State the number of lines, and only that number, in which the word "part" appears.

## [Dataset entries]

↓↓↓

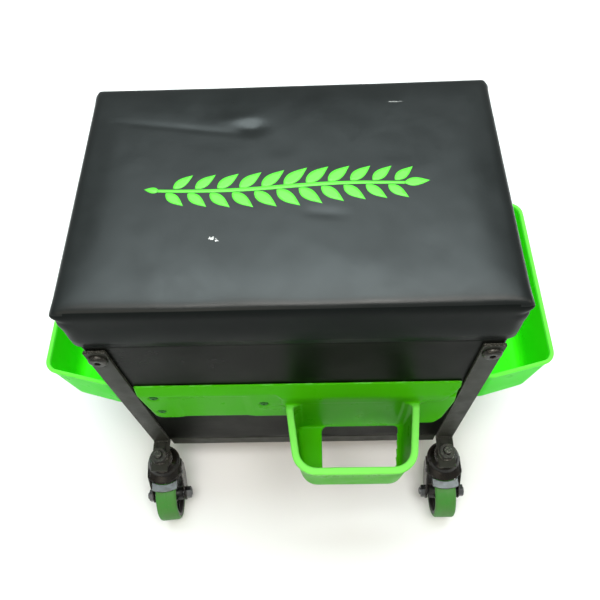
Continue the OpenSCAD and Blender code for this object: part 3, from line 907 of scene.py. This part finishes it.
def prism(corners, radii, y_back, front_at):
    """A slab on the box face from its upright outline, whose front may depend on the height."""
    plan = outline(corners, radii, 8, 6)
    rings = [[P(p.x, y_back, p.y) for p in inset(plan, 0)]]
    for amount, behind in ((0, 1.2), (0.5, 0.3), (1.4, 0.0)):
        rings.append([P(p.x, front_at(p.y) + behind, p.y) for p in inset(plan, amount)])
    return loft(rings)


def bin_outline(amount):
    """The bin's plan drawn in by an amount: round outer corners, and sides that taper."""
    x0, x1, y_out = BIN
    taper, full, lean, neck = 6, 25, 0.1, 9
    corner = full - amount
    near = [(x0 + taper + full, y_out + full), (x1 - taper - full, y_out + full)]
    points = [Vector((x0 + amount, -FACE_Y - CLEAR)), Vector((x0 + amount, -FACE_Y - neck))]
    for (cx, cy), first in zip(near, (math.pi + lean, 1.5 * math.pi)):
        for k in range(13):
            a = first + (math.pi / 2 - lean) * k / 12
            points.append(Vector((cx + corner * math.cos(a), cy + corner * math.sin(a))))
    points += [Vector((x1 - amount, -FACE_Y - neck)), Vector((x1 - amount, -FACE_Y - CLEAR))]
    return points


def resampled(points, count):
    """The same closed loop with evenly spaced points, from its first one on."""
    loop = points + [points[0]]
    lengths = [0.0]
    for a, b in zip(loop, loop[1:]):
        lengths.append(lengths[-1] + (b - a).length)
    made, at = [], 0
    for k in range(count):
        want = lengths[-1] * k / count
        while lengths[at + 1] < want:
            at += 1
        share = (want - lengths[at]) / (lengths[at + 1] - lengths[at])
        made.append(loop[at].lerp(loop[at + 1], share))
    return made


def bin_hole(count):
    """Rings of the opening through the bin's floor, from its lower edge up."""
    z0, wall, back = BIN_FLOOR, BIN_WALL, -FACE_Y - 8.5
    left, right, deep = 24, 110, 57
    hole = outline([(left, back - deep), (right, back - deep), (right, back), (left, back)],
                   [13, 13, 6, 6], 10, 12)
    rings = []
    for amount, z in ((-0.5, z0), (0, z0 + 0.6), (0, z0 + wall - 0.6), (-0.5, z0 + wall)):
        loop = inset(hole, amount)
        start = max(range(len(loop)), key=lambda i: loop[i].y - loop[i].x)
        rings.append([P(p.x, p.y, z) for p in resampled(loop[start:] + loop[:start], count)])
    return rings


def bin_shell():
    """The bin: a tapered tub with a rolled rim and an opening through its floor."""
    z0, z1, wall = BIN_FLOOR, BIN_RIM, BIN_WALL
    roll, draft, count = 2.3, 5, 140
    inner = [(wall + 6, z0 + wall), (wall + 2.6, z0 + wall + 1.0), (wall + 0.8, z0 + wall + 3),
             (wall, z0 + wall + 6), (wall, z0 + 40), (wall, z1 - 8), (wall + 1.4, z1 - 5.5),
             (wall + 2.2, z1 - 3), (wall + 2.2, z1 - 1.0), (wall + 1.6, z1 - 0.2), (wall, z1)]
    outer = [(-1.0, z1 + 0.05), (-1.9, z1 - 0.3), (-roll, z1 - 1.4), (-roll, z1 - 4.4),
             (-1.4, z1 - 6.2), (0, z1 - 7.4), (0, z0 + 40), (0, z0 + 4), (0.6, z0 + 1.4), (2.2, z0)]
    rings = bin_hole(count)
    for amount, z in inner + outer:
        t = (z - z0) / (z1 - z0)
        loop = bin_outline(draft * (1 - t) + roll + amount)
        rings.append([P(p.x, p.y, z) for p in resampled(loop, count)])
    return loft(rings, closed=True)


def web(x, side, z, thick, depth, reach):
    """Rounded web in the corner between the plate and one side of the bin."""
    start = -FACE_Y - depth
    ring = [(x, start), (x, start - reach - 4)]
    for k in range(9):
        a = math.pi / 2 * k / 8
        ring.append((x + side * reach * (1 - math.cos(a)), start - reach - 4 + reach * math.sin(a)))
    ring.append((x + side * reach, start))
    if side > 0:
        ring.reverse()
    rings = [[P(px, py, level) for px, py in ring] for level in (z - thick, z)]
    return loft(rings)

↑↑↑
↓↓↓

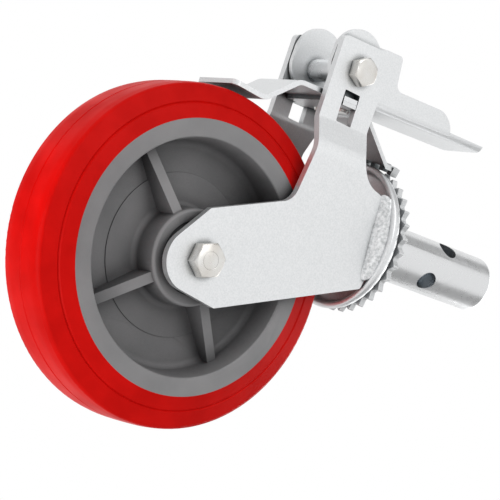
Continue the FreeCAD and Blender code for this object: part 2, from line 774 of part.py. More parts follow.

↑↑↑
↓↓↓

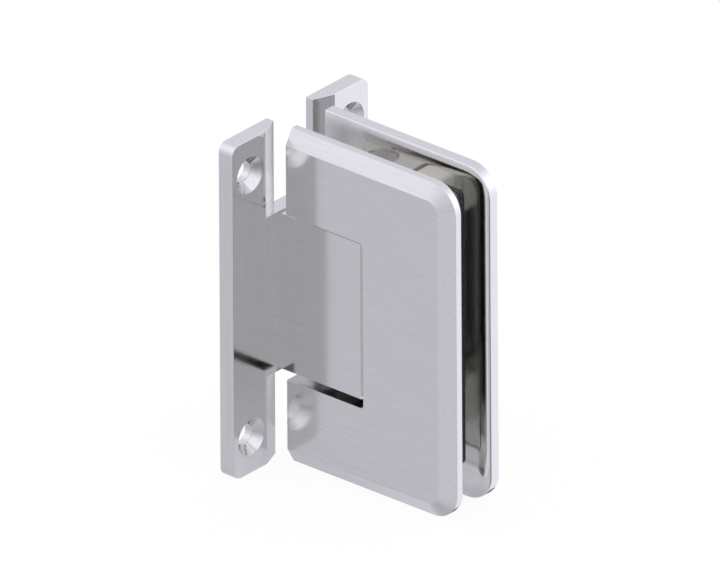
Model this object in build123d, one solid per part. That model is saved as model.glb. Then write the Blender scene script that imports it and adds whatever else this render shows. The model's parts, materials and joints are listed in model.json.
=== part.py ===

↑↑↑

## [Task result]
4